___ DATA LINES ___
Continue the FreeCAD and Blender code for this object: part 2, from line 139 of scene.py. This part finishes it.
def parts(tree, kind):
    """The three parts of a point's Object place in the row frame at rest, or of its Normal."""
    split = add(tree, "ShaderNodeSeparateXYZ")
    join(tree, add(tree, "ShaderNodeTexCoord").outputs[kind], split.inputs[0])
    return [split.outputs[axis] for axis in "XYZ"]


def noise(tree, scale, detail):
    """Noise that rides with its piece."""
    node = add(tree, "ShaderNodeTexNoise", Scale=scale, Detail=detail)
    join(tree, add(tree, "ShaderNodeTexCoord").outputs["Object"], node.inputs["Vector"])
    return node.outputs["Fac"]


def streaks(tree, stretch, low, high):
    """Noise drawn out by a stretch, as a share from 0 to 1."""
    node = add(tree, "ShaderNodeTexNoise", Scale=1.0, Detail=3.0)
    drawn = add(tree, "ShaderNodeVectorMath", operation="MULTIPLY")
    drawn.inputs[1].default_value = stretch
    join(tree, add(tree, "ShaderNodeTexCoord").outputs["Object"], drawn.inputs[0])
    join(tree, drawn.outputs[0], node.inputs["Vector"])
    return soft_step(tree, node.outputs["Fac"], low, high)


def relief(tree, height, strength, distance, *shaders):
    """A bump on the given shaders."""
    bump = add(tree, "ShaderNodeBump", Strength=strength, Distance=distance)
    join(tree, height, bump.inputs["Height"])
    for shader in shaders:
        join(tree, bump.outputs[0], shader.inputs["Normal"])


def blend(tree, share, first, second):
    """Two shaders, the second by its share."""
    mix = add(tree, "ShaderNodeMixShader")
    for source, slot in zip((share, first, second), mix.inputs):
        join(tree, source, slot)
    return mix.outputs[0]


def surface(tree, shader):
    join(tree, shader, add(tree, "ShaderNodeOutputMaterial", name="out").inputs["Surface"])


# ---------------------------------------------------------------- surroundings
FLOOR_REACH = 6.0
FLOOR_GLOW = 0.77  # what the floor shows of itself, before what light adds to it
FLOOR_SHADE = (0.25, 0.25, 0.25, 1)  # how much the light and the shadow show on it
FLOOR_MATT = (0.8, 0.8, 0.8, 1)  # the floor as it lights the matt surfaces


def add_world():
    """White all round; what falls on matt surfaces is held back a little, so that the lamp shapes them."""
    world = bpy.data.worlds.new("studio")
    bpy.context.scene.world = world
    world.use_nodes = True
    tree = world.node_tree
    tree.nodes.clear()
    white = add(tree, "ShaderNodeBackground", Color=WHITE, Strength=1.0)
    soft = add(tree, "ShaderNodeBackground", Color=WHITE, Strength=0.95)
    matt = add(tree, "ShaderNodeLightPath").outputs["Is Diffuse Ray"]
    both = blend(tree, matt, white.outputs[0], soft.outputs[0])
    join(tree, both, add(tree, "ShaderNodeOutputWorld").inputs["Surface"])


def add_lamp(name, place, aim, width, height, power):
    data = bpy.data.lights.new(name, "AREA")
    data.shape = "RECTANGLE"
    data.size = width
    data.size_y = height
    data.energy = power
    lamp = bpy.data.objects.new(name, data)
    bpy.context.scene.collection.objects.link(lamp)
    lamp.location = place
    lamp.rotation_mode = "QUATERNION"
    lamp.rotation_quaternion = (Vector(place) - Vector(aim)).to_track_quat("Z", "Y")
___
GOAL: Transcribe the entire listing above precisely.

THE REPLY:
Continue the FreeCAD and Blender code for this object: part 2, from line 139 of scene.py. This part finishes it.
def parts(tree, kind):
    """The three parts of a point's Object place in the row frame at rest, or of its Normal."""
    split = add(tree, "ShaderNodeSeparateXYZ")
    join(tree, add(tree, "ShaderNodeTexCoord").outputs[kind], split.inputs[0])
    return [split.outputs[axis] for axis in "XYZ"]


def noise(tree, scale, detail):
    """Noise that rides with its piece."""
    node = add(tree, "ShaderNodeTexNoise", Scale=scale, Detail=detail)
    join(tree, add(tree, "ShaderNodeTexCoord").outputs["Object"], node.inputs["Vector"])
    return node.outputs["Fac"]


def streaks(tree, stretch, low, high):
    """Noise drawn out by a stretch, as a share from 0 to 1."""
    node = add(tree, "ShaderNodeTexNoise", Scale=1.0, Detail=3.0)
    drawn = add(tree, "ShaderNodeVectorMath", operation="MULTIPLY")
    drawn.inputs[1].default_value = stretch
    join(tree, add(tree, "ShaderNodeTexCoord").outputs["Object"], drawn.inputs[0])
    join(tree, drawn.outputs[0], node.inputs["Vector"])
    return soft_step(tree, node.outputs["Fac"], low, high)


def relief(tree, height, strength, distance, *shaders):
    """A bump on the given shaders."""
    bump = add(tree, "ShaderNodeBump", Strength=strength, Distance=distance)
    join(tree, height, bump.inputs["Height"])
    for shader in shaders:
        join(tree, bump.outputs[0], shader.inputs["Normal"])


def blend(tree, share, first, second):
    """Two shaders, the second by its share."""
    mix = add(tree, "ShaderNodeMixShader")
    for source, slot in zip((share, first, second), mix.inputs):
        join(tree, source, slot)
    return mix.outputs[0]


def surface(tree, shader):
    join(tree, shader, add(tree, "ShaderNodeOutputMaterial", name="out").inputs["Surface"])


# ---------------------------------------------------------------- surroundings
FLOOR_REACH = 6.0
FLOOR_GLOW = 0.77  # what the floor shows of itself, before what light adds to it
FLOOR_SHADE = (0.25, 0.25, 0.25, 1)  # how much the light and the shadow show on it
FLOOR_MATT = (0.8, 0.8, 0.8, 1)  # the floor as it lights the matt surfaces


def add_world():
    """White all round; what falls on matt surfaces is held back a little, so that the lamp shapes them."""
    world = bpy.data.worlds.new("studio")
    bpy.context.scene.world = world
    world.use_nodes = True
    tree = world.node_tree
    tree.nodes.clear()
    white = add(tree, "ShaderNodeBackground", Color=WHITE, Strength=1.0)
    soft = add(tree, "ShaderNodeBackground", Color=WHITE, Strength=0.95)
    matt = add(tree, "ShaderNodeLightPath").outputs["Is Diffuse Ray"]
    both = blend(tree, matt, white.outputs[0], soft.outputs[0])
    join(tree, both, add(tree, "ShaderNodeOutputWorld").inputs["Surface"])


def add_lamp(name, place, aim, width, height, power):
    data = bpy.data.lights.new(name, "AREA")
    data.shape = "RECTANGLE"
    data.size = width
    data.size_y = height
    data.energy = power
    lamp = bpy.data.objects.new(name, data)
    bpy.context.scene.collection.objects.link(lamp)
    lamp.location = place
    lamp.rotation_mode = "QUATERNION"
    lamp.rotation_quaternion = (Vector(place) - Vector(aim)).to_track_quat("Z", "Y")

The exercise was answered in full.